Eine "Fusion unter Gleichen" wird angestrebt, doch ganz gleich wären die Partner nicht. Die Deutsche Telekom ist Europas größter Carrier und wird an der Börse derzeit mit rund 200 Milliarden Mark bewertet, der Wert der Telecom Italia - in Europa Nummer vier - liegt bei 100 Milliarden Mark.

Ein Merger dieser Größenordnung, bei dem ein Mega-Carrier mit einem Umsatz von rund 120 Milliarden Mark und 350000 Beschäftigten entstehen würde, wirft jedoch erhebliche Probleme auf. In erster Linie sind dies politische. Der italienischen Regierung, die an der Telecom Italia nur 3,4 Prozent hält, ist zum Beispiel die hohe Beteiligung von 72 Prozent der Bundesregierung an der Telekom ein Dorn im Auge. Zwischen Bonn und Rom glühen deshalb die Telefondrähte, um auf höchster Ebene dieses Problem aus der Welt zu schaffen. Denkbar wäre ein Stimmrechtsverzicht der Bundesregierung sowie ein schnellerer Verkauf der Staatsanteile.

Die Fusion birgt darüber hinaus ein weiteres Politikum. Der deutsch-italienische Schulterschluß stößt Paris vor den Kopf. Zwischen France Télécom und der Telekom besteht eine Kreuzbeteiligung von jeweils zwei Prozent. Beide Unternehmen sind außerdem Partner des transatlantischen Konsortiums Global One, zu dem noch der US-Carrier Sprint gehört.

"Don" Sommer durchkreuzt Pläne von Mannesmann

Es ist jedoch ein offenes Geheimnis, daß es in der deutsch-französischen Allianz seit geraumer Zeit kriselt. Außerdem hat das Joint-venture Global One bisher nur negative Schlagzeilen gemacht. Partner Sprint denkt laut über einen Ausstieg nach, Streitigkeiten über die Ausrichtung von Global One sind kaum zu verbergen.

Ein Deal zwischen der Telekom und dem ehemaligen italienischen Staatskonzern könnte also der Anfang vom Ende der Verbindung mit France Télécom, aber auch von Global One sein. Die Franzosen hat das mögliche Engagement der Deutschen in Italien jedenfalls brüskiert. In einer Stellungnahme aus Paris hieß es, die Vereinbarungen mit der Deutschen Telekom seien eindeutig und mit einem einseitigen Strategiewechsel unvereinbar. Gelassen reagiert hingegen die Bonner Telekom-Zentrale auf die Reaktion der Franzosen. Ein Sprecher sagte der CW, der gesamte Vorgang müsse emotionslos gesehen werden. Ein Abkommen mit Telecom Italia würde auch das Bündnis mit France Télécom stärken und dessen globale Position verbessern.

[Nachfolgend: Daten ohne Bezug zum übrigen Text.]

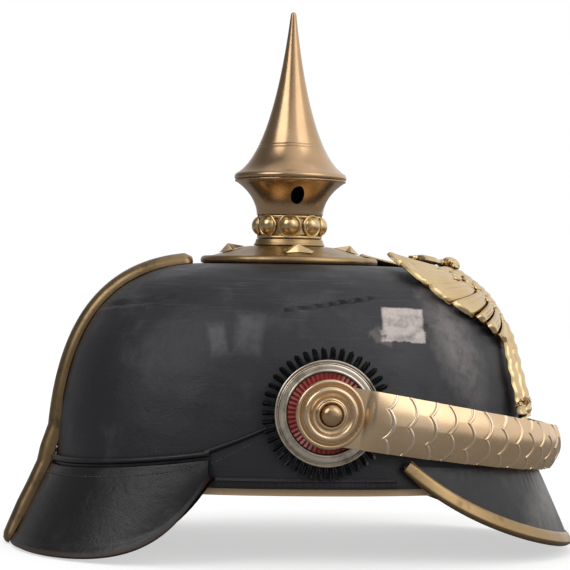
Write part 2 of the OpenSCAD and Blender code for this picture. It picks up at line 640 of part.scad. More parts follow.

Trotz dieser Bekenntnisse aus Bonn deutet vieles auf einen Bruch zwischen der Telekom und France Télécom hin. Es ist sogar denkbar, daß ihn Telekom-Chef Ron Sommer bewußt herbeiführt, da Analysten die deutsch-französische Aufstellung am TK-Markt nie besonders gut bewertet haben. Sommer strebt jedenfalls nach globalen Partnerschaften. Der voraussichtlich für Juni geplante zweite Börsengang der Telekom soll dem Konzern 22 Milliarden Mark einspielen, die Sommer gern in internationale Beteiligungen investieren möchte. In diesem Zusammenhang wird derzeit heftig über einen Kauf des britischen TK-Konzerns Cable & Wireless, des britischen Mobilfunkanbieters One 2 One sowie eine Übernahme von Sprint spekuliert.

Doch soweit sind die Bonner noch lange nicht. Erst einmal müssen sie ihr Geschäft mit der Telecom Italia in trockene Tücher bringen. Für die Telekom hätte ein solcher Merger Vor- und Nachteile. Als Vorteil gilt, daß die Deutschen im lukrativen italienischen Markt sofort Fuß fassen könnten.

Ein weiteres Plus wäre die Ausbootung des deutschen Konkurrenten Mannesmann. Die Düsseldorfer würden im Fall der Übernahme von Telecom Italia durch Olivetti für 15 Milliarden Mark den Anteil Olivettis am TK-Gemeinschaftsunternehmen Oliman erwerben. Klappt der Deal zwischen der Telekom und der Telecom Italia, platzt das Geschäft zwischen Mannesmann und Olivetti.

Eine Fusion hätte jedoch auch Nachteile. Die Italiener haben bisher internationale Partnerschaften weitgehend verschlafen. Die Beteiligungen in Indien sowie Südamerika fallen kaum ins Gewicht. Probleme dürften ferner die organisatorische Zusammenlegung der beiden Carrier, die politischen Einmischung sowie der Stellenabbau machen, der nötig wäre, um die Analysten zufriedenzustellen.